Selanjutnya kiai jamal merasa belum pernah melihat laporan terbuka lembaga-lembaga sejenis kepada publik, khususnya bukan pada berapa mereka meraup donasi, tapi lebih kepada bagaimana penyalurannya.
“Saya pribadi mungkin salah karena belum pernah melihat laporan terbuka lembaga-lembaga pengumpulan dana umat kepada publik, khususnya bukan pada beberapa dari mereka yang meraup donasi, tapi lebih kepada bagaimana penyalurannya”.
“Dana operasional sebagai kebutuhan lembaga tidak lantas mengikuti persentase dana yang ada, lalu dibagi untuk fasilitas pengelolanya”.
“Dana operasional untuk promosi, penggalangan, distribusi, dan honor petugas sejauh mungkin harus memenuhi asas kepantasan, disamping efisiensi dan tepat guna.”
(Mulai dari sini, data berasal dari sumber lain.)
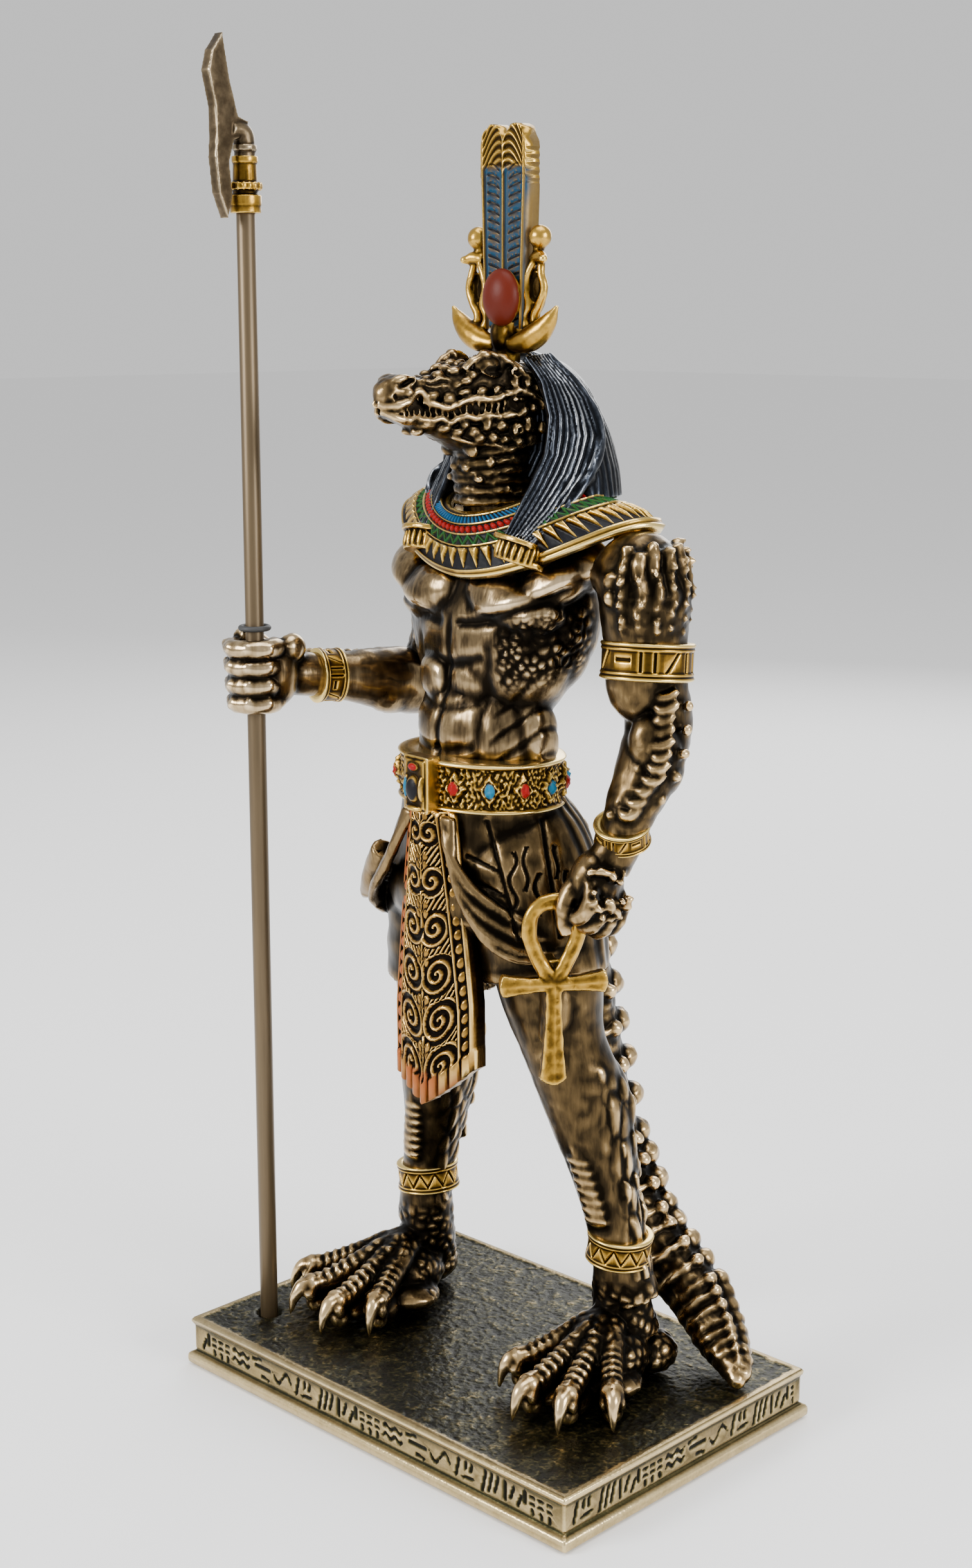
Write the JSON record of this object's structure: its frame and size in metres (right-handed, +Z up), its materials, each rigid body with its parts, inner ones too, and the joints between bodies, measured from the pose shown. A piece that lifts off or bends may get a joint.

“Jika mengacu pada besaran persentase, harusnya bagian yang besar itu digunakan untuk melengkapi sarana pendukung, meningkatkan kualitas petugas, membangun infrastruktur layanan yang modern, dan sebagainya yang saya yakin publik akan menyetujuinya,” kata kiai jamal
Pada penutupan wawancara beliau menambahkan rasa syukurnya dan berpesan: “Ala kulli hal, kita bersyukur dibalik masalah ini Allah membuka mata kita dengan fakta yang sebenarnya, dan agar kita makin hati-hati dalam berdonasi tanpa mengurangi kepedulian kita kepada sesama,” Tutupnya.